So I thought about posting my 7 posts of my stay in Australia, but then suddenly I’ve decided not to. It’s this sudden stir of different thoughts and emotions that compels me to share/write anything.
I mean, the trip’s been freaking amazing, and life changing clearly. I’ve pretty much met the objectives of this trip within the first week of stay and I’ve another week left. It’s kind of my perfect getaway.
And no one’s here.
Nobody. No one from Singapore.
Fuck, it’s really good.
I am away and alone, quite like the solitary person I’ve always wanted to be. And I’ve a really good friend here, and an aunt (family) who are extremely religious yet open minded and caring and welcoming and generous (she gave me $200 AUD and I spent it putting my receipt at $572, $272 over my limit).

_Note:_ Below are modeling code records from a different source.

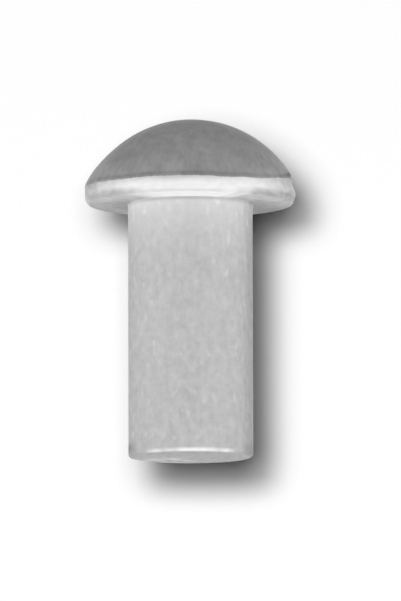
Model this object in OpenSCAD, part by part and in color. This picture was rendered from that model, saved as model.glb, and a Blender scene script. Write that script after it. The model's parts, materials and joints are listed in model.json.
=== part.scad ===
// Solid round head rivet, cold headed in one piece from drawn wire, not yet set.
// Millimetres. The origin is on the axis, in the plane of the head's bearing face.
// +Z runs along the axis towards the head, so the shank hangs below the origin.

/* [Shank] */
// Diameter of the shank
shank_d = 3.175; // [2.4:0.005:4.4]
// Length of the shank, from the bearing face to the end
shank_l = 6.45; // [3:0.01:20]
// Radius of the rounded edge round the shank's end
end_edge_r = 0.08; // [0.02:0.01:0.4]

/* [Head] */
// Diameter of the head at its widest
head_d = 5.37; // [4.8:0.01:5.5]
// Height of the head above the bearing face
head_h = 2.15; // [1.95:0.01:2.6]
// Radius of the spherical dome
dome_r = 2.95; // [2.85:0.01:3.4]
// Radius of the fillet where the shank meets the bearing face
seat_fillet_r = 0.06; // [0.02:0.01:0.2]

/* [Rim] */
// Radius of the slight outward bulge between the dome's sharp edge and the rim's widest point
rim_bulge_r = 3; // [2:0.1:6]
// Radius of the rounded corner between the rim's widest point and the bearing face
rim_corner_r = 0.17; // [0.05:0.01:0.25]

/* [Hidden] */
$fn = 120;

shank_r = shank_d / 2;
head_r = head_d / 2;

// Every section is drawn with X as the distance from the axis and Y as the height.

// A quarter of a disc, to the right of its centre and above it.
module quarter_disc(radius) {
    intersection() {
        circle(r = radius);
        square(2 * radius);
    }
}

// A block on the axis that stands on the X line, with its lower outer corner rounded.
module rounded_block(radius, height, corner_r) {
    square([radius - corner_r, height]);
    translate([radius - corner_r, corner_r]) rotate(-90) quarter_disc(corner_r);
    translate([0, corner_r]) square([radius, height - corner_r]);
}

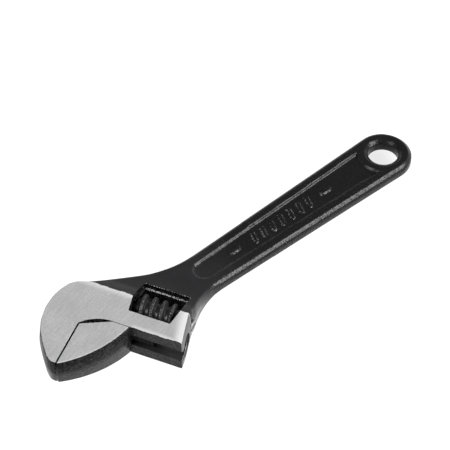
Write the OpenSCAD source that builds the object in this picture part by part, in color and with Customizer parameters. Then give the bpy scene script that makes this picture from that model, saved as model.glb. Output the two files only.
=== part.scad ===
// Adjustable wrench, nominal length 150 mm, jaws closed.
// Origin: axis of the hanging hole, on the middle plane of the forging.
// +X runs along the handle towards the head, +Z is up through the thickness.

/* [Handle] */
// Thickness of the handle and of the hanging eye
handle_t = 5.6; // [5.2:0.1:6.4]
// Half width of the handle beside the eye
handle_eye_hw = 10; // [9.6:0.1:10]
// Half width of the handle at the neck
handle_neck_hw = 8.05; // [7.8:0.05:8.2]
// Radius of the long handle edges
edge_r = 2.1; // [1:0.1:2.4]
// Outer radius of the hanging eye
eye_r = 10.1; // [10:0.1:10.4]
// How far each face of the eye stands above the handle
eye_rise = 0.1; // [0.05:0.05:0.3]

/* [Recess and marks] */
// Depth of the long recess in each face
recess_d = 1; // [0.6:0.1:1.2]
// Half width of the recess at the eye end
recess_eye_hw = 6.1; // [5:0.1:6.3]
// Half width of the recess at the head end
recess_head_hw = 4; // [3:0.1:4.2]
// Height of the raised marks on the recess floor
mark_h = 0.4; // [0.2:0.1:0.6]

/* [Hanging hole] */
// Radius of the straight land of the hanging hole
hole_r = 5.4; // [5:0.1:5.8]
// Length of the straight land
hole_land = 2.4; // [2:0.2:3]
// Radius of the hole at the two faces
hole_face_r = 6.15; // [5.9:0.05:6.4]

/* [Head] */
// Thickness of the head across the arm
head_t = 13.2; // [12.8:0.1:13.4]
// Drop of each ground face per millimetre towards the jaw tips
face_slope = 0.08; // [0.05:0.01:0.1]
// Angle of the jaw faces to the handle
jaw_angle = 25.6; // [22.5:0.1:27]
// Length of the arm beyond the fixed jaw face
arm_len = 35.1; // [34.8:0.1:35.4]
// Height of the slot along the arm edge
slot_h = 4.8; // [4.4:0.1:5]
// Radius of the guide bore behind the slot
guide_r = 3.9; // [3.8:0.05:3.95]

/* [Sliding jaw] */
// Gap between the two jaw faces when closed
jaw_gap = 0.4; // [0.1:0.05:0.5]
// Radius of the round rack
rack_r = 3.8; // [3.6:0.05:3.8]
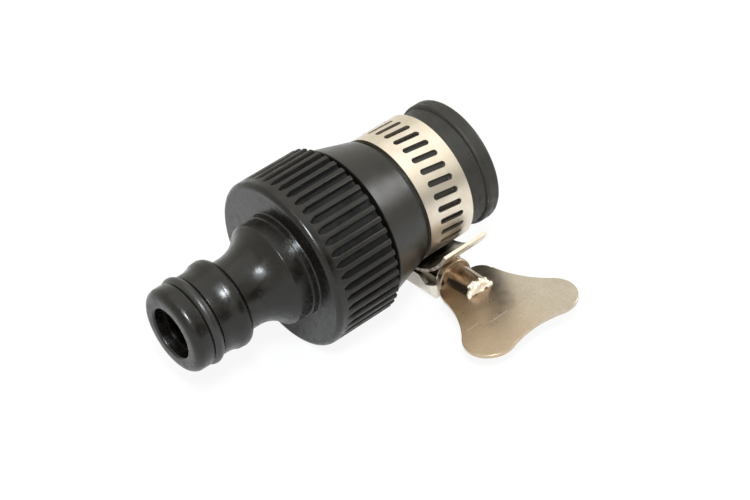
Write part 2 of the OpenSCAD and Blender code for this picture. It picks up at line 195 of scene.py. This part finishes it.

But most importantly I have environment, resources, people. There are people from everywhere around the world, and they’re nice. There are people you could talk to in the streets, strangers whose name you don’t need to know. There are the right people and the right sources of influences and knowledge that you can seek, always at it’s best with the freedom it has. There is space, there is harmony, there is life.
This is something right here. This.. New life.
And I am going back. Soon.
So I think I’ll keep this amazing trip within the walls of my mind. Let it be valuable, and let it be an individual.